Трудность же заключалась в том, что Шукшину предстояло играть не на своем – на чужом поле. Начальник строительства, убежденный в необходимости сооружения экологически вредного производства на берегу прекрасного озера – был не его герой. И сорокалетний мужик, положивший глаз на вчерашнюю школьницу – тоже его не трогал. Но назвался груздем – полезай в кузов. Играй! Не мог же он отказать самому Герасимову, попросившего о помощи и сотрудничестве.
И вот он вживается в образ, выстраивает систему координат, по которым определяет, что же это за личность – Василий Черных.
Конечно, это человек «из простых», близкий к земле, к природе, привыкший подолгу бывать под открытым небом – ему пристала простая одежда, созданная для того, чтобы защищать от дождя и ветра. В этой одежде он такой же, как сотни других людей, но стоит приглядеться к нему повнимательнее – и становится ясно: он не по-обыденному собран, сосредоточен на чем-то своем и никак не может позволить себе расслабиться – слишком уж большая на нем ответственность, слишком много у него обязательств. Вспомним, что говорил о себе сам Шукшин: «Никогда, ни разу в жизни я не позволил себе пожить расслабленно, развалившись. Вечно напряжен, собран». Вот такой и Черных – тут Шукшин пошел от себя и не ошибся: он сразу же приблизился к своему герою и этот «номенклатурный» человек стал ему понятен, близок. Он нашел в образе драгоценное зерно и сыграл производственника современного типа – умницу, всесторонне развитого человека. Его Черных – не только технолог и администратор в одном лице; это – по-настоящему богатая натура, яркий индивидуум, сочетающий в себе и душевную глубину, и ясность мышления, и кипучий темперамент. Беседует ли он с выдающимся ученым, спорит ли с непримиримым сослуживцем, любуется ли произведениями местного художника, вглядывается ли в девушку, остро задевшую его за живое – в каждом эпизоде чувствуется и его предельная собранность, за которой – постоянная работа мысли, и почти юношеская способность радостно удивляться богатству мира, разнообразию форм жизни. Нет, Шукшин не играл себя, но вольно или невольно отдавал герою то единственное, неповторимое, шукшинское, что вынашивал в себе. Главным в образе было то, о чем потом написал Герасимов, в предисловии к сборнику «О Шукшине»: «Он не делил ее (жизнь) на части по принципу „тружусь – отдыхаю“, потому что был человеком совершенно спонтанного творческого запала». Потому-то так доходчивы и естественны были «производственные» споры Черныха с оппонентами.

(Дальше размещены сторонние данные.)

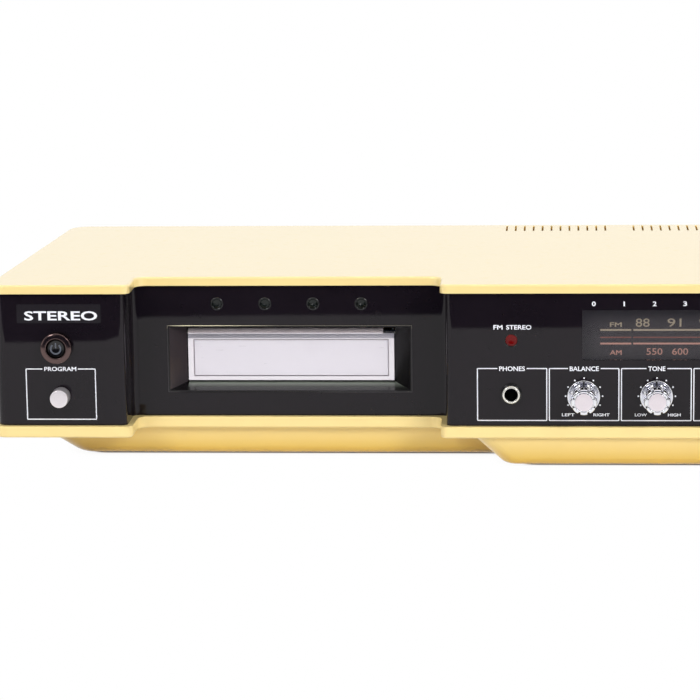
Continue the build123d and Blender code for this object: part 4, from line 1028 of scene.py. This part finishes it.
def oblong(across, along):
    """The corners of a rectangle about the origin, from its half widths."""
    return [(-across, -along), (across, -along), (across, along), (-across, along)]


CORNER = 0.012  # radius of the hull's corners in plan
HULL, BULGE = (-0.248, 0.243, -0.0555, 0.076), (-0.023, 0.243, -0.0815, 0.0)


def off_box(f, x_low, x_high, y_low, y_high):
    """Distance on the table from a rectangle with round corners of radius c: the length of
    (|x - xm| - xh + c, |y - ym| - yh + c), each above 0, less c."""
    centre = ((x_low + x_high) / 2, (y_low + y_high) / 2, 0)
    half = ((x_high - x_low) / 2 - CORNER, (y_high - y_low) / 2 - CORNER, 1)
    size = f.node("VectorMath", {"operation": "ABSOLUTE"}, {0: f.place(centre)}, give="Vector")
    past = f.node("VectorMath", {"operation": "SUBTRACT"}, {0: size, 1: half}, give="Vector")
    only = f.node("VectorMath", {"operation": "MAXIMUM"}, {0: past, 1: (0, 0, 0)}, give="Vector")
    return f.length(only) - CORNER


def table_white():
    """Cloth where light falls on it, and glow where the camera looks: share = ramp(50 distance)."""
    f = Finish("table_white")
    near = f.sum_of("MINIMUM", off_box(f, *HULL), off_box(f, *BULGE))
    share = f.ramp(near * 50, (0.0, 0.1), (0.05, 0.75), (0.15, 0.95), (0.6, 1.0))
    pale = f.mix(f.cloud(0.4), (0.88, 0.88, 0.88, 1), (0.94, 0.94, 0.94, 1))
    cloth = f.node("BsdfDiffuse", {}, {"Color": pale})
    glow = f.node("Emission", {}, {"Color": (1, 1, 1, 1), "Strength": 1.0})
    seen = [f.node("LightPath", give=f"Is {kind} Ray") for kind in ("Camera", "Glossy")]
    return f.close(f.node("MixShader", {}, {0: f.sum_of("MAXIMUM", *seen) * share, 1: cloth, 2: glow}))


dress(flat_sheet("table", oblong(12.0, 12.0), 0), table_white())
print("table laid")

# %% [markdown]
# ## The dark room and the bright wall
# A glossy surface is only as good as what it mirrors. The panel shows the white table up
# to its front edge and a dark room beyond, the lid shows a bright, slightly warm wall
# behind, and chrome needs a few hard glints. These are cards that only reflections see,
# so they light nothing. A small bright card stands in the place of each front lamp.
# %% Cards
def glowing(name, first, second, strength):
    """A card's own light, drifting between two colours over half a metre."""
    f = Finish(name)
    return f.glow(f.mix(f.cloud(0.5), first, second), strength)


def upright(sheet, y, z):
    """Stands a sheet up, its own origin y from the middle and z above the table."""
    sheet.matrix_world = Matrix.Translation((0, y, z)) @ Matrix.Rotation(radians(90), 4, "X")


# where the white table ends, as the panel mirrors it
table_edge = [(-3, -0.42), (-0.34, -0.435), (-0.285, -0.44), (-0.272, -0.474), (-0.19, -0.48)]
table_edge += [(-0.08, -0.482), (0.1, -0.488), (3, -0.49)]
floor_dark = flat_sheet("room_floor", [*table_edge, (3, -4), (-3, -4)], 0.0004)
wall_dark = flat_sheet("room_wall", [(-4, -4), (4, -4), (4, -1.2), (-4, -1.2)], 0)
upright(wall_dark, -4, 4)
dark = glowing("room_dark", paint(34, 38, 64), paint(44, 46, 74), 1.0)
glow_wall = flat_sheet("glow_wall", oblong(5, 2), 0)
upright(glow_wall, 4, 2)
pale = glowing("room_glow", (1, 0.97, 0.92, 1), (1, 0.98, 0.94, 1), 1.04)
glint = glowing("lamp_glint", (1, 1, 1, 1), (1, 1, 1, 1), 9.0)
glints = [flat_sheet("glint_" + lamp.name, oblong(0.33, 0.33), 0) for lamp in front_lamps]
for card, lamp in zip(glints, front_lamps):
    card.location, card.rotation_euler = lamp.location, lamp.rotation_euler
finish_of = {floor_dark: dark, wall_dark: dark, glow_wall: pale, **dict.fromkeys(glints, glint)}
for card, finish in finish_of.items():
    dress(card, finish)
    card.visible_camera = card.visible_diffuse = card.visible_transmission = card.visible_shadow = False
print("studio ready")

Главными оппонентами выступали отец и дочь Бармины. Герасимов осуществил свою идею: свести исполнителей разных поколений, но одной кинематографической школы. Так сошлись на съемочной площадке Олег Жаков, друг и единомышленник Герасимова еще с 20-х годов, со времен мастерской ФЭКС, Василий Шукшин, режиссер и актер Первого герасимовского объединения Киностудии имени М. Горького и Наталья Белохвостикова, студентка герасимовской мастерской ВГИКа. Конечно, можно возразить, что Шукшин учился во ВГИКе не у Герасимова, а у М. И. Ромма, но, по существу, роммовская школа была созвучна герасимовской. Недаром Ромм поддержал герасимовский эксперимент по объединению режиссерского и актерского курсов в одну мастерскую с общей учебной программой, а Герасимов привечал у себя на студии роммовских выпускников.
Разные люди с разным человеческим и актерским опытом – а Наташа так вовсе без опыта – сыграли на одном дыхании: сказалось не только сходство актерской фактуры, но и общность творческой позиции, состоявшей в том, чтобы отобразить богатство и сложность человеческой натуры. В то время психологизм был основой киноискусства, и каждый художник отыскивал к нему свой путь.

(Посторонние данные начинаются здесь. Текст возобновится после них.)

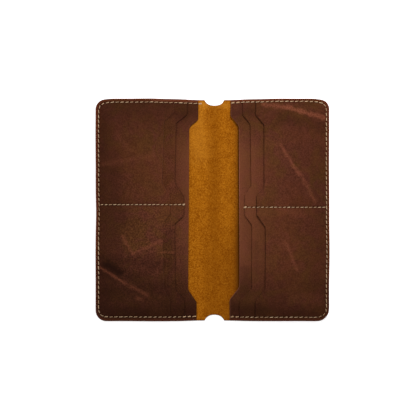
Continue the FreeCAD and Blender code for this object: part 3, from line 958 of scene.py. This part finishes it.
def half(side):
    """Everything sewn to one half of the wallet."""
    reach, divider_y = REACH[side], DIVIDER_Y[side]
    edge_seam = Seam(seam_line(side), STITCH_PITCH)
    divider_end = reach - SEAM_INSETS[side][1] - STITCH_GAP / 2
    divider_start = mouth_corners(side, 2)[4][0] - DIVIDER_OVERSHOOT
    divider = Seam(np.array([(divider_end, divider_y), (divider_start, divider_y)]), DIVIDER_PITCH)
    loops = {layer: panel_loop(side, layer) for layer in (1, 2, 3)}
    cover(side, edge_seam)
    panel(side, 1, "long_pocket", loops[1], [edge_seam])
    panel(side, 2, "inner_card_panel", loops[2], [edge_seam, divider])
    panel(side, 3, "outer_card_panel", loops[3], [edge_seam, divider])

    def under_long(points):
        return layer_low(1, side, points)

    def outside(points):
        return np.full(len(points), 0.55)

    top = top_height(side, loops)
    on_inner = top_height(side, {layer: loops[layer] for layer in (1, 2)})
    rows = {"edge_stitching": [(edge_seam.holes, top, 1, DOUBLED[side]), (edge_seam.holes, outside, -1, (1, 1))],
            "divider_stitching": [(divider.holes, top, 1, (0, 1)), (divider.holes, under_long, -1, (0, 0))],
            "card_stop_stitching": []}
    clear = SEAM_INSET + 1.8
    for low_y, high_y in ((divider_y + 2.2, TOP_Y - clear), (clear - TOP_Y, divider_y - 2.2)):
        line = resample(np.array([(CARD_STOP_U, low_y), (CARD_STOP_U, high_y)]), DIVIDER_PITCH)
        rows["card_stop_stitching"] += [(line, on_inner, 1, (0, 0)), (line, under_long, -1, (0, 0))]
    for node, made in rows.items():
        piece = thread(f"{side}_{node}_thread", side, made, THREAD)
        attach(piece, f"{side}_half")
        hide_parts(f"{side}_{node}")


half("back")
half("front")


# Studio

VIEW_W = 365.5           # width of the picture at the wallet, in millimetres
CAMERA_HEIGHT = 2500.0
CAMERA_OFFSET = (-3.9, 1.87)


def area_light(name, place, size, power, colour=(1, 1, 1)):
    """A square light at a place in millimetres, aimed at the wallet."""
    data = bpy.data.lights.new(name, "AREA")
    data.shape = "SQUARE"
    data.size = size * MM
    data.energy = power
    data.color = colour
    lamp = bpy.data.objects.new(name, data)
    lamp.location = Vector(place) * MM
    lamp.rotation_mode = "QUATERNION"
    lamp.rotation_quaternion = (-lamp.location).to_track_quat("-Z", "Y")
    bpy.context.scene.collection.objects.link(lamp)


def studio():
    """A pale floor, soft light from above and a key light from the upper right, and the camera straight above."""
    scene = bpy.context.scene
    scene.view_settings.view_transform = "Standard"
    world = bpy.data.worlds.new("studio")
    scene.world = world
    world.use_nodes = True
    background = world.node_tree.nodes["Background"]
    background.inputs["Color"].default_value = (1, 1, 1, 1)
    background.inputs["Strength"].default_value = 0.38

    bpy.ops.mesh.primitive_plane_add(size=12, location=(0, 0, -0.0002))
    floor = bpy.context.object
    floor.name = "floor"
    paper = new_material("pale_paper")
    grain = noise(paper.node_tree, add_node(paper.node_tree, "ShaderNodeNewGeometry").outputs["Position"], 0.002)
    tone = mix(paper.node_tree, grain, (0.95, 0.95, 0.95, 1), (0.97, 0.97, 0.97, 1))
    finish_material(paper.node_tree, tone, 0.9, grain, 0.02, **{"Emission Color": (1, 1, 1, 1),
                                                               "Emission Strength": 0.7})
    floor.data.materials.append(paper)

    area_light("key", (210, 450, 420), 170, 3.3)
    area_light("fill", (-500, 100, 900), 700, 1.6)

    lens = bpy.data.cameras.new("camera")
    lens.sensor_width = 36
    lens.lens = 36 * CAMERA_HEIGHT / VIEW_W
    lens.clip_end = 20
    camera = bpy.data.objects.new("camera", lens)
    camera.location = Vector((*CAMERA_OFFSET, CAMERA_HEIGHT)) * MM
    scene.collection.objects.link(camera)
    scene.camera = camera


studio()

Конечно, Шукшину было очень интересно встретиться на экране съемочной площадки с таким мастером психологического портрета, как Олег Жаков. Подобно крупнейшим актерам мирового кино – Жану Габену, Спенсеру Трэси, Тосиро Мифуне – он мог, исходя из однозначности проявлений характера и внешности героя, всякий раз по-новому освещать создаваемый образ. Это достигалось не в преодолении собственной индивидуальности, а в открытии все новых и новых оттенков поведения и мировосприятия его героев. И при том актер был эмоционально скуп, умел выразить внутренний мир своего героя, не ставя акцентов на внешней стороне перевоплощения.